With that in mind, both the Stars and the St. Louis Blues espoused eagerness for Game 7 of the Western Conference Second Round, which will be played at American Airlines Center on Wednesday (8 p.m. ET; NBCSN, TVAS, SN), for the drama and the excitement, for the experience of being able to prove something greater or more about themselves and the groups they've worked with for nearly eight months.

The teams have come off two games in which they have mirrored the play of each other, the Stars getting the bulk of the chances in Game 5 and losing at home, the Blues getting the bulk of the chances in Game 6 and losing at home. Both teams have pulled goaltenders, with Dallas' Kari Lehtonen and Antti Niemi each getting taken out early earlier in the series, and St. Louis' Brian Elliott suffering the same fate in Game 6.
Still, there is confidence in the dressing rooms. Confidence from experience, including that of the Blues in the Western Conference First Round, where they won a Game 7 against the Chicago Blackhawks. Confidence from the way they have played previously. Confidence from the fact that neither team has truly had the upper hand in this series, neither has ever entirely stolen more than about 60 minutes of play.
"It's a very proud group," Blues coach Ken Hitchcock said in St. Louis. "It's a group that's been resilient all year. It was built through adversity, a really proud group. I would be awful shocked if you didn't get our A-game tomorrow and our best game. If it's not good enough, it's not good enough.
"I think you're going to get our A-game tomorrow and that's what I'm looking forward to. This is what tests you, this is a chance, our guys should be excited. This is a chance to knock off some really good hockey teams to get a chance to play in the conference final."

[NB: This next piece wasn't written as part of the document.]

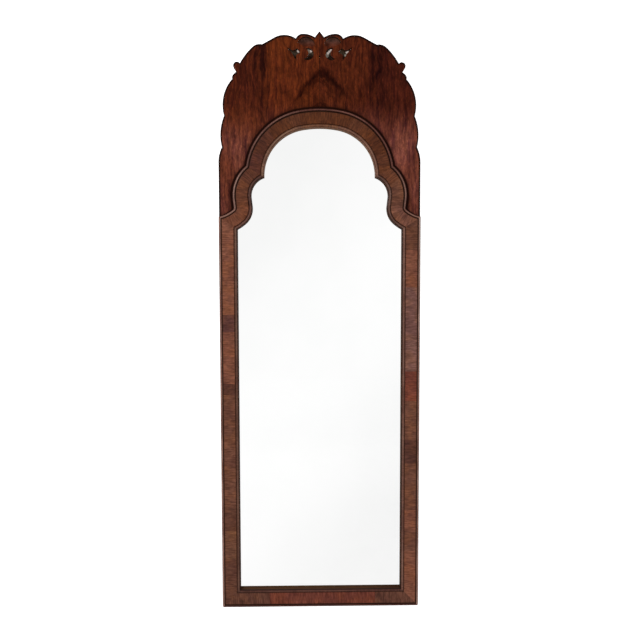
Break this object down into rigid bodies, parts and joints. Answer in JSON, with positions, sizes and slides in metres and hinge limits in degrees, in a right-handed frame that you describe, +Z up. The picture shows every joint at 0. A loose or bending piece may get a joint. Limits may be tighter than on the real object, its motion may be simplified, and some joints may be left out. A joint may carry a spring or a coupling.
{
  "type": "pier mirror",
  "caption": "Tall wall mirror: arched and shouldered walnut-veneered frame with half-round beads under a scalloped, pierced crest board, hung by hinged rings at the back.",
  "frame": {"origin": "middle of the bottom edge of the frame's back, where it faces the wall", "axes": "+X to the viewer's right, +Y back to the wall, +Z up; the glass faces -Y"},
  "size_m": [0.495, 0.0294, 1.428],
  "materials": {
    "cross_banding": "cross-grained walnut veneer, waxed shellac polish",
    "bead": "solid walnut, waxed",
    "crest_veneer": "figured walnut veneer, shellac polish",
    "crest_core": "bare oak or pine board, dark with age",
    "pine": "bare pine, sawn and planed",
    "backboard": "bare thin pine boards",
    "mirror": "silvered looking glass",
    "paper": "thin dark lining paper",
    "setting_wood": "small softwood blocks",
    "cork": null,
    "brass": "dull brass",
    "screw": "dull brass"
  },
  "bodies": {
    "frame": {"left_stile": "pine", "right_stile": "pine", "bottom_rail": "pine", "left_toe_block": "pine", "right_toe_block": "pine", "left_shoulder_block": "pine", "right_shoulder_block": "pine", "left_haunch_block": "pine", "right_haunch_block": "pine", "crown_block": "pine", "left_stile_banding": "cross_banding", "right_stile_banding": "cross_banding", "bottom_banding": "cross_banding", "left_toe_banding": "cross_banding", "right_toe_banding": "cross_banding", "left_shoulder_banding": "cross_banding", "right_shoulder_banding": "cross_banding", "arch_banding": "cross_banding", "left_stile_bead": "bead", "right_stile_bead": "bead", "bottom_bead": "bead", "left_toe_bead": "bead", "right_toe_bead": "bead", "left_shoulder_bead": "bead", "right_shoulder_bead": "bead", "left_haunch_bead": "bead", "right_haunch_bead": "bead", "crown_bead": "bead", "left_sight_bead": "bead", "right_sight_bead": "bead", "bottom_sight_bead": "bead", "left_toe_sight_bead": "bead", "right_toe_sight_bead": "bead", "left_shoulder_sight_bead": "bead", "right_shoulder_sight_bead": "bead", "left_haunch_sight_bead": "bead", "right_haunch_sight_bead": "bead", "crown_sight_bead": "bead", "crest_board": "crest_core", "left_crest_veneer": "crest_veneer", "right_crest_veneer": "crest_veneer", "left_batten": "pine", "right_batten": "pine", "batten_screws": "screw", "mirror_plate": "mirror", "lining_paper": "paper", "setting_blocks": "setting_wood", "lower_backboard": "backboard", "middle_backboard": "backboard", "upper_backboard": "backboard", "arched_backboard": "backboard", "backboard_screws": "screw", "left_hanger_plate": "brass", "right_hanger_plate": "brass", "hanger_screws": "screw", "wall_pads": "cork"},
    "left_ring": {"left_hanger_ring": "brass"},
    "right_ring": {"right_hanger_ring": "brass"}
  },
  "joints": [
    {"name": "left_ring_swing", "type": "hinge", "parent": "frame", "child": "left_ring", "pos_m": [-0.232, 0.003, 0.86], "axis": [1, 0, 0], "range_deg": [0, 180]},
    {"name": "right_ring_swing", "type": "hinge", "parent": "frame", "child": "right_ring", "pos_m": [0.232, 0.003, 0.86], "axis": [1, 0, 0], "range_deg": [0, 180]}
  ]
}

The sentiments were much the same here, where an optional team skate was attended by virtually every member of the Stars, where their confidence was just as high.

"I think that if you look at the way this series has gone with the way the regular season has gone, it's even more fitting that we've got to Game 7 again," Stars coach Lindy Ruff said. "It's two good teams that were separated by two points, that at different times in the series have both had their way with their play. It's the team who's going to be able to execute and push through tomorrow and then, at times, hold off when the other team is coming with their push."
That, in the end, is as good an explanation as any of what might happen on Wednesday. It's an unknown, a matter of a bounce, a matter of something that no one can predict.
"I think we get to make up what we want, we really do," Ruff said. "[The media] get to take any angle you want, and I could make up anything I want. I could tell you what I think's really important: I think that you're going to have some opportunities inside of tomorrow night's game to seize the momentum in the game, to take advantage, whether it's a 2-on-1 [or something else].
"You're going to see there's going to be opportunities to seize or change momentum in the game because we got two really good teams that are going at it here, two really close teams. You're going into a Game 7 after playing a regular season that three of the games went into overtime, shootout, each 1-1. It's hard hockey out there."
It's hard hockey. It's unpredictable hockey. And as much as the Stars and Blues would like to be able to predict how Game 7 will go, to know who will get the momentum and the bounces and the win, they can't. No one can. It's Game 7.